According to the Holy Qur'an; "All sins can be wiped away by good deeds and repentance, except the sin of disbelief in the reality of the ideal, which contradicts belief in itself”. It is very unfortunate that in our modern society, criminals are dealt or treated like dogs. Their power of resistance is broken by solitary confinement and unhealthy atmosphere, and naturally when they come out of the prison, they are quite unfit to cope with life. Their will-power is broken and they easily succumb to temptation. So it has become an established fact that solitary confinement instead of reforming the prisoner makes them desperate. A thoroughly disgraced convict feels extremely humiliated when he moves about in the society. Therefore, it is the basic need of the society to find out ways and means to rehabilitate such a person to an honorable place in the society so that he may become, a useful citizen and show repentance over his past punishment. Society uses it as a means of preventing its members from violating both its formal and its written laws, although its confidence in the effectiveness of this technique is not great. There is little enough justification for confidence, for time and again the threat of punishment has failed to keep the members of society in line. At numerous times, in the history of civilization, the punishments prescribed for various crimes have been most severe. As recently as the 19th Century, for example, long years of punishments and even death were meted out for the theft of nothing more than a loaf of bread. Yet despite such inhuman penalties, transgression occurred.

Psychologists themselves originally accepted the popular belief in the value of punishment – the belief that is expressed so dogmatically in the proverb 'spare the rod and spoil the child'. Experimental work of punishment is not consistent. This seems to imply that punishment is not a single psychological mechanism which works in a single fashion but rather that its effectiveness will be a function of the various conditions in which it is used. If we consider some of the factors that may generally influence the effectiveness of punishment, we shall recall the usual situation in which punishment is brought into play.
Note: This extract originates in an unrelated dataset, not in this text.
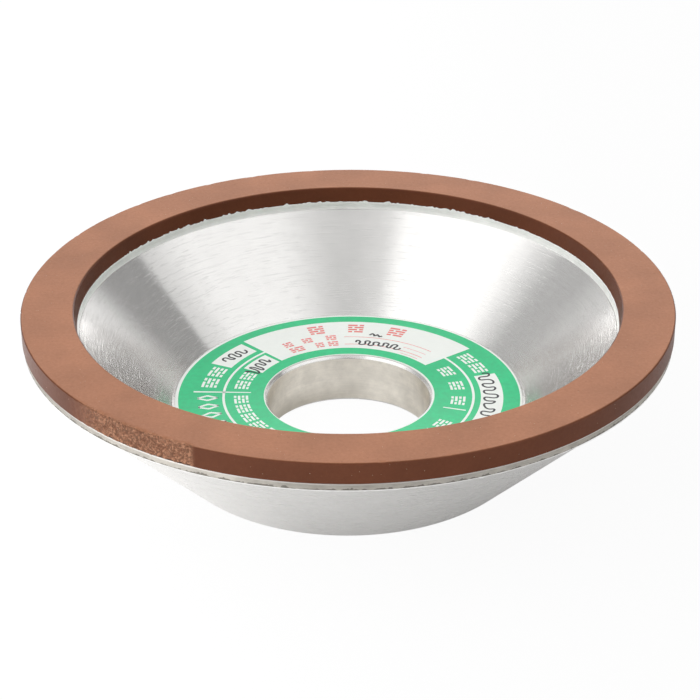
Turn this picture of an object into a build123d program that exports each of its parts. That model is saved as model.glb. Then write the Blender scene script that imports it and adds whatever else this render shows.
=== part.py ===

Generally it is simply one in which the organism has responded to a stimulus in a way which we wish will not recur. In other words, we are dealing with a stimulus-response connection which we hope to destroy by punishment. This connection may be one that has been strongly teamed and because of its strength is likely to show great resistance to destructive efforts. Thus, one or two punishments may not prevent the response from occurring when the stimulus is again presented. Actually these punishments may decrease the probability that the response will occur, but we do not measure the response with sufficient precision. As we understand it today, punishment seems to operate in the same manner as the avoidance learning. Behaving in a certain fashion leads to painful consequences and we tend to move away from the painful consequences. At the same time, through a process like conditioning, the stimuli that have been associated with the painful consequences acquire the tendency to produces anxiety reactions. Since we tend to escape from an environment that produces anxiety, we tend to make a different response than the one which has been associated with the pain of punishment. This punishment works not by weakening the original habit but by substituting a conflicting response to the same stimulus.